Supplements: The extras kick off with an audio commentary by director Donald Petrie. It's a little dry and slow-moving, as Petrie spends a lot of time reiterating what's happening on-screen and pointing out improvised lines. If you want to liven it up with a drinking game, take a shot every time Petrie says "effortless", "adlib", or some variation of "pulls it off". There are a few interesting notes -- having to digitally remove a dangling penis, shooting during a bug infestation, how the "one throw" gag actually happened to one of the screenwriters, juggling five cameras during one debate, tossing in some seamless inserts, and working magic in the editing room. Petrie also offers optional commentary for six deleted scenes, which can be viewed individually or consecutively. They run around eight minutes total, including Grace awkwardly forking over a check to Handy, an extended bit in the mayor's office after Monroe throws his hat in the ring (mislabeled an alternate ending), Handy dealing with the unrelenting press, Grace chatting with Sally about some of Monroe's less charming qualities, an extended voting scene with appearances by the streaker and Sally, and Bullard gabbing on the phone.
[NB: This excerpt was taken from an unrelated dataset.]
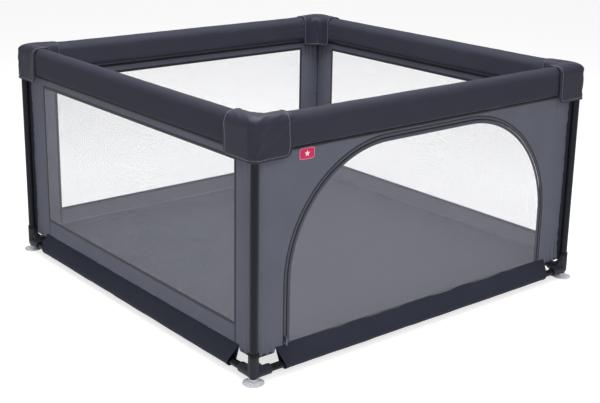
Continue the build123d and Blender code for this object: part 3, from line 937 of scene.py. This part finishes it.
# ---- bottom ----
def bottom_sleeves():
    """The cloth folded round each bottom rail, drawn in to the seam, with slanted ends."""
    radius, tip = SLEEVE_RADIUS, SLEEVE_TIP
    centre = middle_of("bottom_rail_front")
    ridge_y, ridge_z = WALL_Y, HEM_HIGH.z - tip
    drop = Vector((-POST - ridge_y, centre.z - ridge_z))
    slope = math.asin((radius - tip) / drop.length)
    run = math.sqrt(drop.length**2 - (radius - tip) ** 2)
    heading = math.atan2(drop.y, drop.x) - slope
    start_y = ridge_y + tip * math.cos(heading - QUARTER)
    start_z = ridge_z + tip * math.sin(heading - QUARTER)
    legs = [(run, None), (radius * (math.pi + 2 * slope), -radius), (run, None)]
    girth = sum(length for length, _ in legs)
    top_half, low_half = POST - SLEEVE_CUT_TOP, POST - SLEEVE_CUT_LOW
    tall = ridge_z - centre.z + radius

    def place(across, around):
        gone = (1 - around) * girth
        y, z, turned = walk(gone, legs, start_y, start_z, heading)
        half = mix(top_half, low_half, (ridge_z - z) / tall)
        x = mix(-half, half, across)
        edge = half - abs(x)
        swell = ripple((x, gone, 4), 0.05, 0.9 * MM)
        swell += hem_relief(edge - 4 * MM) + gathers(edge - 4 * MM, gone - 8 * MM, 30 * MM, 1.4 * MM)
        swell *= math.sin(math.pi * around) ** 0.5 if 0 < around < 1 else 0
        away = turned - QUARTER
        return (x, y + swell * math.cos(away), z + swell * math.sin(away))

    sleeve = laid_cloth("sleeve", 260, 36, place, threads=(2 * top_half, girth))
    finish_with(sleeve, "SOLIDIFY", thickness=CLOTH, offset=-1)
    smoothed(sleeve, 60)
    for side, piece in turned_copies(sleeve, "bottom_hem", SIDES).items():
        dressed(piece, "pen", HEM_CLOTH)
        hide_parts(f"bottom_sleeve_{side}")


def floor_cloth():
    """The cloth floor, turned up at its edges to the bottom seam, with a slight sag."""
    half = WALL_END - 1.5 * MM
    seam = WALL_BOTTOM - 1 * MM
    level = FLOOR_LOW.z

    def place(across, up):
        x, y = mix(-half, half, across), mix(-half, half, up)
        edge = half - max(abs(x), abs(y))
        z = mix(seam, level, ease(edge / 0.03))
        z -= 5 * MM * ease(edge / 0.4)
        z += ripple((x, y, 3), 0.22, 3.5 * MM) * ease(edge / 0.1) + ripple((x, y, 6), 0.07, 0.8 * MM)
        return (x, y, z)

    piece = laid_cloth("floor_cloth", 120, 120, place, threads=(2 * half, 2 * half))
    finish_with(piece, "SOLIDIFY", thickness=CLOTH, offset=0)
    smoothed(piece)
    dressed(piece, "pen", FLOOR_CLOTH)
    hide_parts("floor_sheet")


def suction_cups():
    """Soft cups with a rim, a dome and a neck, turned from one profile."""
    centre = middle_of("suction_cup_front_left")
    rim = (CUP_HIGH.x - CUP_LOW.x) / 2
    outline = [(0, 1.8), (9, 1.6), (16, 1.0), (rim / MM - 5, 0.2), (rim / MM - 0.6, 0.0), (rim / MM, 0.9),
               (rim / MM - 0.5, 2.0), (21, 4.0), (14, 6.4), (10.4, 8.2), (9.2, 9.4), (9.0, 12), (0, 12)]
    clear_selection()
    bpy.ops.mesh.primitive_circle_add(vertices=len(outline), radius=1, fill_type="NOTHING")
    cup = named("cup")
    for vertex, (radius, z) in zip(cup.data.vertices, outline):
        vertex.co = centre + Vector((radius * MM, 0, z * MM - centre.z))
    edit_all(cup)
    bpy.ops.mesh.spin(steps=48, angle=4 * QUARTER, center=(centre.x, centre.y, 0), axis=(0, 0, 1))
    close_up(0.05 * MM)
    smoothed(cup, 40)
    for corner, piece in turned_copies(cup, "cup", CORNERS).items():
        dressed(piece, "pen", CUP_RUBBER)
        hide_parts(f"suction_cup_{corner}")


def base_connectors():
    """The moulded corner connectors, taken from the frame and softened at their edges."""
    for corner in CORNERS:
        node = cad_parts[f"base_connector_{corner}"]
        copy = node.copy()
        copy.data = node.data.copy()
        copy.parent = None
        copy.matrix_world = Matrix()
        copy.name = f"base_corner_{corner}"
        bpy.context.collection.objects.link(copy)
        copy.hide_render = copy.hide_viewport = False
        edit_all(copy)
        bpy.ops.mesh.remove_doubles(threshold=0.01 * MM)
        bpy.ops.object.mode_set(mode="OBJECT")
        finish_with(copy, "REMESH", mode="VOXEL", voxel_size=1.3 * MM)
        finish_with(copy, "SMOOTH", factor=0.5, iterations=5)
        smoothed(copy)
        dressed(copy, "pen", CONNECTOR_PLASTIC)
        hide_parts(f"base_connector_{corner}")


def rounded_patch(name, half_width, half_height, front, thickness, material):
    """A flat patch with rounded corners on the front wall, around the label's middle."""
    clear_selection()
    bpy.ops.mesh.primitive_circle_add(vertices=64, radius=1, fill_type="NGON")
    patch = named(name)
    for vertex in patch.data.vertices:
        angle = math.atan2(vertex.co.y, vertex.co.x)
        x = math.copysign(abs(math.cos(angle)) ** 0.4, math.cos(angle)) * half_width
        z = math.copysign(abs(math.sin(angle)) ** 0.4, math.sin(angle)) * half_height
        vertex.co = (LABEL_MIDDLE.x + x, front, LABEL_MIDDLE.z + z)
    return raised_patch(patch, thickness, material)


def raised_patch(patch, thickness, material):
    """Gives a flat patch its thickness, UVs in metres and its cloth."""
    edit_all(patch)
    bpy.ops.mesh.extrude_region_move(TRANSFORM_OT_translate={"value": (0, thickness, 0)})
    bpy.ops.mesh.select_all(action="SELECT")
    bpy.ops.mesh.normals_make_consistent(inside=False)
    bpy.ops.object.mode_set(mode="OBJECT")
    smoothed(patch, 30)
    uv = patch.data.uv_layers.active.data
    for loop in patch.data.loops:
        point = patch.data.vertices[loop.vertex_index].co
        uv[loop.index].uv = (point.x, point.z)
    return dressed(patch, "pen", material)


def label():
    """The sewn label: a patch with a lighter edge and a plain woven star."""
    half_width, half_height = 23.5 * MM, 14.5 * MM
    border = 1.8 * MM
    points, tip_reach, notch_reach = 5, 8.5 * MM, 3.8 * MM
    face = WALL_Y - CLOTH / 2
    edge = rounded_patch("label_edge", half_width, half_height, face - 1.2 * MM, 1.0 * MM, LABEL_EDGE)
    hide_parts("sewn_label")
    rounded_patch("label_patch", half_width - border, half_height - border, face - 1.6 * MM, 1.2 * MM,
                  LABEL_CLOTH)
    clear_selection()
    bpy.ops.mesh.primitive_circle_add(vertices=2 * points, radius=1, fill_type="NGON")
    star = named("label_star")
    for index, vertex in enumerate(star.data.vertices):
        reach = tip_reach if index % 2 == 0 else notch_reach
        angle = QUARTER + index * math.pi / points
        vertex.co = (LABEL_MIDDLE.x + reach * math.cos(angle), face - 1.9 * MM,
                     LABEL_MIDDLE.z + reach * math.sin(angle))
    raised_patch(star, 0.6 * MM, LABEL_THREAD)


def framework():
    """Finishes on the CAD pieces that keep their own shape."""
    finishes = {"post_": POST_COAT, "bottom_rail_": RAIL_COAT, "top_rail_": RAIL_COAT,
                "rail_couplers": RAIL_COAT, "top_connector_": CONNECTOR_PLASTIC,
                "post_collars": COLLAR_RUBBER, "zip_slider": SLIDER_METAL, "pull_tab": SLIDER_METAL}
    for name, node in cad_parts.items():
        for start, material in finishes.items():
            if name.startswith(start):
                node.data.materials.clear()
                node.data.materials.append(material)


def stage():
    """A pale floor, a white surround, soft lights and the camera."""
    clear_selection()
    bpy.ops.mesh.primitive_plane_add(size=60, location=(0, 0, -0.2 * MM))
    ground = named("ground")
    finish = Finish("ground_paint")
    finish.surface(Base_Color=(0.45, 0.45, 0.45, 1.0), Roughness=0.9, Specular_IOR_Level=0.0,
                   Emission_Color=(1, 1, 1, 1), Emission_Strength=0.70)
    ground.data.materials.append(finish.material)

    world = bpy.data.worlds.new("studio")
    bpy.context.scene.world = world
    world.use_nodes = True
    world.node_tree.nodes["Background"].inputs["Color"].default_value = (1, 1, 1, 1)
    world.node_tree.nodes["Background"].inputs["Strength"].default_value = 0.5
    lamp("overhead", (0, 0, 2.2), (0, 0, 0), 1.8, 75)
    lamp("key", (-1.2, -2.7, 1.9), (-0.3, -0.5, 0.4), 1.2, 20)
    lamp("fill", (-3.0, -2.6, 1.9), (-0.6, -0.6, 0.6), 0.8, 14)

    lens = bpy.data.cameras.new("camera")
    lens.sensor_width = 36
    lens.lens = 67.343
    lens.shift_y = -0.07
    stand, roll = (-2.0822, -2.5770, 1.2600), 0.017
    camera = bpy.data.objects.new("camera", lens)
    bpy.context.collection.objects.link(camera)
    aim = Vector((0.61016, 0.74519, -0.26907)).normalized()
    level = aim.cross(Vector((0, 0, 1))).normalized()
    turn = Matrix((level, level.cross(aim), -aim)).transposed() @ Matrix.Rotation(roll, 3, "Z")
    camera.matrix_world = Matrix.Translation(stand) @ turn.to_4x4()
    bpy.context.scene.camera = camera
    bpy.context.scene.view_settings.view_transform = "Standard"


def lamp(name, place, target, size, power):
    """A square soft light that faces a point."""
    light = bpy.data.lights.new(name, "AREA")
    light.size = size
    light.energy = power
    holder = bpy.data.objects.new(name, light)
    bpy.context.collection.objects.link(holder)
    holder.visible_camera = False
    holder.location = place
    holder.rotation_euler = (Vector(target) - Vector(place)).to_track_quat("-Z", "Y").to_euler()


stage()
framework()
rail_pads()
corner_caps()
window_walls()
shadow_line_and_foot_tapes()
corner_seams()
front_wall()
door()
bottom_sleeves()
floor_cloth()
suction_cups()
base_connectors()
label()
Just more of the same...no comedic gold to mine here. There are also two and a half minutes of cracking up and screwing around in an outtake reel. Petrie mentions in the commentary that some additional footage is hidden as an Easter Egg, though some quick trawling through the menus couldn't turn it up. Finally, there's the Soova car commercial hinted at in the movie, featuring Gene Hackman in character. It seems like the type of gag that would pop up as the end credits rolled and was originally intended to appear there, but...nope. It's in anamorphic widescreen and can be viewed in English or Norwegian (!).
Fox tosses a few shameless plugs for some of its other movies in a couple different places on the disc. "Inside Look" serves up a minute and a half clip for Garfield, an anamorphic widescreen trailer of The Day After Tomorrow, and a windowboxed spot for Dodgeball. "Fox Flix" takes viewers to an unnecessary submenu to check out a letterboxed trailer for The Clearing with Willem Dafoe. The disc opens with additional promos for the Cheaper by the Dozen remake, Stuck On You, and The Girl Next Door.
The DVD includes a set of animated 16x9-enhanced menus, complete with annoying animated transitions. Welcome to Mooseport has been divided into 32 chapter stops, and the copy I was sent for review didn't have an insert tucked into the keepcase.
Conclusion: Plodding and devoid of humor, Welcome to Mooseport takes a pretty good premise and squanders every ounce of its potential. Not even worth a rental. Skip It.